Madagascar, maintenir la volonté politique
CO-FONDATEUR & REDACTEUR EN CHEF
Spécialisé dans la communication et l’analyse politique. Il intervient notamment sur les médias spécialisés sur l’Afrique.
gregory.sileny@madagascar-media.com
Andry Rajoelina est plus proche de la fin de son quinquennat, qu’à son commencement. En arrivant au pouvoir, comme tout président, il suscitait l’espoir, le soulagement aussi, après des années de tension et d’incertitude. Cependant, aucun observateur de la vie politique malagasy n’aurait pu pressentir la pandémie qui a ébranlé le monde dans son entièreté. Si l’Afrique est épargnée en vie humaine, les économies en pâtissent.
La crise sanitaire a donné toute une autre tournure dans l’exercice du pouvoir pour le gouvernement Ntsay, en obligeant à réagir systématiquement. La schizophrénie bat son plein, entre le maintien d’une politique qui vise à se limiter à la gestion sanitaire et la poursuite d’une ambition qui devait propulser Madagascar dans l’émergence par le biais d’infrastructures nouvelles. Plus qu’une nécessité, celles-ci devaient créer de l’emploi, attirer les investisseurs et générer de la croissance inclusive. Toutefois, à Madagascar, tout semble demeurer plus complexe à en presque oublier le famélique pouvoir d’achat de la population ou le taux de pauvreté endémique. La gestion d’un pays comme Madagascar a de quoi freiner l’ambition de pléthores de politiciens tant la gouvernance est périlleuse. Tous les présidents successifs en ont fait l’amère expérience. L’économie informelle dominante, avec ses 93 % de l’activité de la Grande île, est un frein manifeste au développement. Elle empêche le développement d’un système bancaire, l’augmentation de recettes fiscales ou tout simplement d’élever une population indigente dans sa majorité. Sans évoquer les conditions météorologiques qui créent quant à elles des inégalités sur le territoire, et plus étonnant, la position insulaire de Madagascar devient presque un handicap alors que celle-ci est un atout géostratégique.

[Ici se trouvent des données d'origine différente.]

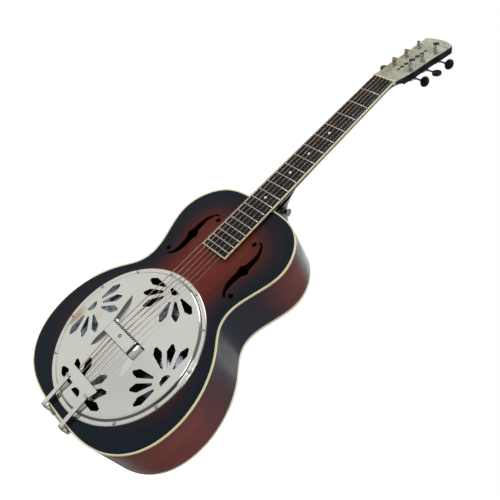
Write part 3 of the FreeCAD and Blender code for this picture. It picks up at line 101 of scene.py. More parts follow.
# ------------------------------------------------------------------ node helpers
class Nodes:
    """Short ways to add nodes to a tree; values may be numbers, colours or sockets."""

    def __init__(self, tree):
        self.tree = tree
        self._object = None

    def node(self, kind, **settings):
        node = self.tree.nodes.new("ShaderNode" + kind)
        for key, value in settings.items():
            setattr(node, key, value)
        return node

    def put(self, socket, value):
        if isinstance(value, bpy.types.NodeSocket):
            self.tree.links.new(value, socket)
        elif isinstance(value, (tuple, list)):
            opaque = len(socket.default_value) == 4 and len(value) == 3
            socket.default_value = tuple(value) + ((1.0,) if opaque else ())
        else:
            socket.default_value = value

    def where(self):
        if self._object is None:
            self._object = self.node("TexCoord").outputs["Object"]
        return self._object

    def xyz(self, vector=None):
        node = self.node("SeparateXYZ")
        self.put(node.inputs[0], vector if vector is not None else self.where())
        return node.outputs[0], node.outputs[1], node.outputs[2]

    def join(self, x, y, z):
        node = self.node("CombineXYZ")
        for socket, value in zip(node.inputs, (x, y, z)):
            self.put(socket, value)
        return node.outputs[0]

    def scaled(self, scale=(1.0, 1.0, 1.0), turn=(0.0, 0.0, 0.0)):
        node = self.node("Mapping")
        self.put(node.inputs["Vector"], self.where())
        node.inputs["Scale"].default_value = scale
        node.inputs["Rotation"].default_value = turn
        return node.outputs[0]

    def math(self, operation, a, b=0.0):
        node = self.node("Math", operation=operation)
        for socket, value in zip(node.inputs, (a, b, 0.0)):
            self.put(socket, value)
        return node.outputs[0]

    def plus(self, a, b):
        return self.math("ADD", a, b)

    def minus(self, a, b):
        return self.math("SUBTRACT", a, b)

    def times(self, a, b):
        return self.math("MULTIPLY", a, b)

    def over(self, a, b):
        return self.math("DIVIDE", a, b)

    def length(self, a, b):
        return self.math("SQRT", self.plus(self.times(a, a), self.times(b, b)))

    def gap(self, value, centre):
        return self.math("ABSOLUTE", self.minus(value, centre))

    def blend(self, a, b, share=0.5):
        return self.plus(self.times(a, share), self.times(b, 1.0 - share))

    def fade(self, value, span, to=(0.0, 1.0), smooth=True):
        """Runs from to[0] to to[1] while the value crosses the span."""
        node = self.node("MapRange", clamp=True,
                         interpolation_type="SMOOTHSTEP" if smooth else "LINEAR")
        self.put(node.inputs["Value"], value)
        for key, limit in zip(("From Min", "From Max", "To Min", "To Max"), (*span, *to)):
            self.put(node.inputs[key], limit)
        return node.outputs[0]

    def noise(self, vector, scale, detail, rough=0.5, distort=0.0, output=0):
        node = self.node("TexNoise")
        self.put(node.inputs["Vector"], vector)
        node.inputs["Scale"].default_value = scale
        node.inputs["Detail"].default_value = detail
        node.inputs["Roughness"].default_value = rough
        node.inputs["Distortion"].default_value = distort
        return node.outputs[output]

    def spots(self, scale, detail, rough=0.5, stretch=(1.0, 1.0, 1.0), turn=(0.0, 0.0, 0.0)):
        return self.noise(self.scaled(stretch, turn), scale, detail, rough)

    def stretched(self, place, stretch):
        return self.join(*[self.times(part, by) for part, by in zip(place, stretch)])

    def grain(self, place, stretch, detail, rough=0.5, distort=0.0):
        """Noise drawn out along the axis with the smallest stretch value."""
        return self.noise(self.stretched(place, stretch), 1.0, detail, rough, distort)

    def cells(self, vector, scale, output="Distance"):
        node = self.node("TexVoronoi", feature="F1")
        self.put(node.inputs["Vector"], vector)
        node.inputs["Scale"].default_value = scale
        return node.outputs[output]

    def ramp(self, value, stops):
        node = self.node("ValToRGB")
        self.put(node.inputs[0], value)
        elements = node.color_ramp.elements
        for element, (position, colour) in zip(elements, (stops[0], stops[-1])):
            element.position, element.color = position, (*colour, 1.0)
        for position, colour in stops[1:-1]:
            elements.new(position).color = (*colour, 1.0)
        return node.outputs[0]

    def curve(self, value, points):
        """A curve through points that run 0..1 on both axes."""
        node = self.node("FloatCurve")
        self.put(node.inputs["Value"], value)
        curve = node.mapping.curves[0]
        curve.points[0].location = points[0]
        curve.points[-1].location = points[-1]
        for point in points[1:-1]:
            curve.points.new(*point)
        for point in curve.points:
            point.handle_type = "AUTO"
        node.mapping.update()
        return node.outputs[0]

    def mix(self, amount, a, b, blend="MIX"):
        node = self.node("Mix", data_type="RGBA", blend_type=blend)
        self.put(node.inputs["Factor"], amount)
        colours = [s for s in node.inputs if s.type == "RGBA"]
        self.put(colours[0], a)
        self.put(colours[1], b)
        return [s for s in node.outputs if s.type == "RGBA"][0]

    def round_edges(self, radius):
        node = self.node("Bevel", samples=4)
        node.inputs["Radius"].default_value = radius
        return node.outputs[0]

    def bump(self, height, strength, distance, normal=None):
        node = self.node("Bump")
        self.put(node.inputs["Height"], height)
        node.inputs["Strength"].default_value = strength
        node.inputs["Distance"].default_value = distance
        if normal is not None:
            self.put(node.inputs["Normal"], normal)
        return node.outputs[0]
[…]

Les contraintes de la mondialisation à Madagascar
Madagascar, avec le tourisme, l’exportation brute de ses matières premières notamment, privilégie une économie tournée sur le monde. Tributaire de ses grands partenaires commerciaux, des consommateurs étrangers et aussi de sa diaspora, or avec la Covid-19, toute cette manne financière a été considérablement réduite. L’aide accordée à un Pays moins avancé (PMA) comme Madagascar redevient primordial et un instrument de servitude. Pour toutes ces raisons, cela devient encore un sujet de débat à Madagascar, dans le choix stratégique à définir, pourquoi ne pas revenir à une politique qui priorise sur son économie intérieure ? Le piège de la gouvernance est de poursuivre sur ce qui n’a pas marché. Les recettes de l’ancien monde à l’échelle malagasy ont produit de maigres résultats : croissance « extravertie ou exclusive », autrement dit une richesse qui ne profite pas aux malagasy, une fracture dans l’accès aux services publics, une décentralisation inopérante… C’est pourquoi, si la crise sanitaire induit un « repli sur soi », il convient d’y trouver des ressources endogènes pour encore entrevoir l’émergence pour les dix prochaines années.